Materiale vivente edile cattura CO₂ grazie a batteri fotosintetici

Illustrazione della cattura di CO2 (Canva FOTO) - buildingcue.it
Grazie a questo materiale “vivo”, contenente organismi fotosintetici, permetterà di cattura l’anidride carbonica senza problemi.
A volte si pensa che i materiali da costruzione siano cose statiche, inerti, destinate a rimanere uguali nel tempo. E invece, all’ETH di Zurigo, un gruppo di ricercatori ha sviluppato qualcosa di davvero insolito: un materiale che, oltre a essere modellabile in 3D, è vivo. Sì, vivo nel senso che contiene batteri, e non batteri qualsiasi, ma cianobatteri capaci di assorbire anidride carbonica dall’aria e trasformarla in composti solidi.
Il cuore di questa invenzione è un idrogel, un tipo di gel leggero e permeabile che permette il passaggio di nutrienti, luce e gas. Dentro ci vivono i cianobatteri, e grazie a questa combinazione, il composto può essere stampato in forme precise e su misura. Una volta attivato, il materiale cresce, si rafforza e, soprattutto, cattura CO₂. Dopo più di un anno di test, ha dimostrato di riuscire ad assorbire e fissare anidride carbonica in forma solida: circa 26 milligrammi per grammo di materiale, un valore che supera anche alcune tecniche industriali di mineralizzazione del carbonio.
E non si tratta solo di teoria: questa tecnologia è già finita in progetti reali. Come riportato da Design Boom, no dei più noti è Picoplanktonics, esposto al Padiglione del Canada durante la Biennale di Architettura di Venezia 2025, dove strutture stampate in 3D usano i cianobatteri su larga scala per intrappolare CO₂.
Sotto la superficie affascinante di queste installazioni c’è un’idea potente: quella di trasformare i materiali edilizi in strumenti attivi contro il cambiamento climatico. La possibilità di integrare la fotosintesi in strutture urbane, di renderle partecipi al ciclo del carbonio, potrebbe davvero cambiare il modo in cui pensiamo all’architettura e alla sostenibilità.
Come funziona questo materiale vivente
La tecnologia alla base di questo materiale è un mix sorprendente di biologia, chimica e stampa 3D. Tutto parte dall’uso di Synechococcus sp. PCC 7002, una specie di cianobatterio fotosintetico. Questi microrganismi vengono incorporati all’interno di una rete polimerica stampabile, basata su un derivato del Pluronic F-127. Il risultato è una struttura che può essere modellata in forme tridimensionali porose, ottimizzate per far passare luce e nutrienti.

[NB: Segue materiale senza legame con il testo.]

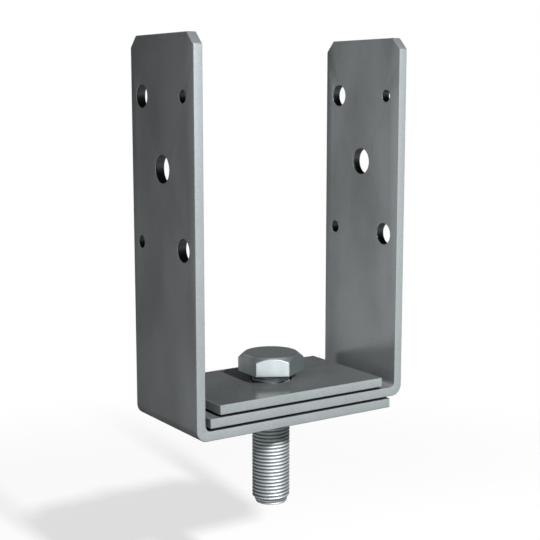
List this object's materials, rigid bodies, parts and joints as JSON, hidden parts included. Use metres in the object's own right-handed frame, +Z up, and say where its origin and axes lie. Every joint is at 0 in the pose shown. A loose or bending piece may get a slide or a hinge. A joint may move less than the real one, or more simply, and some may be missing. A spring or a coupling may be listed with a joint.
{
  "type": "post anchor",
  "caption": "Width-adjustable post anchor: bent steel angles slide past each other under a clamp plate and a hex bolt, with screw holes in the legs.",
  "frame": {"origin": "on the bolt's axis, at the underside of the lower flange, where the support begins", "axes": "+Z up along the bolt, +X from the left leg to the right leg, +Y across the strip from front to back"},
  "size_m": [0.101, 0.05, 0.1949],
  "materials": {
    "angle_steel": "zinc-plated sheet steel, satin, with soft mottling",
    "plate_steel": "zinc-plated steel plate, smoother and glossier",
    "bolt_steel": "bright zinc-plated bolt"
  },
  "bodies": {
    "clamp": {"hex_bolt": "bolt_steel", "clamp_plate": "plate_steel"},
    "left_angle": {"lower_angle": "angle_steel"},
    "right_angle": {"upper_angle": "angle_steel"}
  },
  "joints": [
    {"name": "left_angle_slide", "type": "slide", "parent": "clamp", "child": "left_angle", "axis": [-1, 0, 0], "range_m": [0, 0.024]},
    {"name": "right_angle_slide", "type": "slide", "parent": "clamp", "child": "right_angle", "axis": [1, 0, 0], "range_m": [0, 0.024]}
  ]
}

È proprio grazie a questa forma intelligente che i batteri ricevono ciò di cui hanno bisogno per vivere e lavorare anche oltre un anno.
Nel corso di 400 giorni, questo materiale vivente è riuscito a catturare fino a 26 ± 7 mg di CO₂ per grammo, secondo quanto riportato nello studio pubblicato su Nature Communications. E la cosa interessante è che il carbonio non viene solo assorbito in forma organica, ma anche trasformato in carbonati insolubili attraverso un processo chiamato MICP, cioè precipitazione carbonatica microbica. Questo meccanismo, che avviene direttamente durante la fotosintesi, consente di immagazzinare il carbonio in modo più stabile rispetto alla semplice biomassa.
Potenziale, applicazioni e prospettive future
Secondo gli autori della ricerca, questa tecnologia ha il potenziale per diventare una strategia di sequestro del carbonio scalabile, a bassa manutenzione e integrabile nei materiali da costruzione. Rispetto ad altre tecniche di mineralizzazione chimica, come la carbonatazione degli aggregati di calcestruzzo riciclato (che arriva a circa 6,7 mg di CO₂ per grammo), i risultati di questi materiali fotosintetici sono già più che competitivi. E lo fanno senza bisogno di energia, né di reagenti chimici complessi: basta la luce del sole, una sorta di acqua marina artificiale e l’aria stessa.
Tra i punti forti c’è anche la semplicità. Il materiale funziona in condizioni ambientali normali, non ha bisogno di CO₂ concentrata o di alte pressioni come nel caso del carbon capture and storage (CCS). Per il futuro, gli scienziati prevedono di potenziare il sistema selezionando o modificando geneticamente i microrganismi più efficienti, oppure progettando strutture ottiche che migliorino la penetrazione della luce.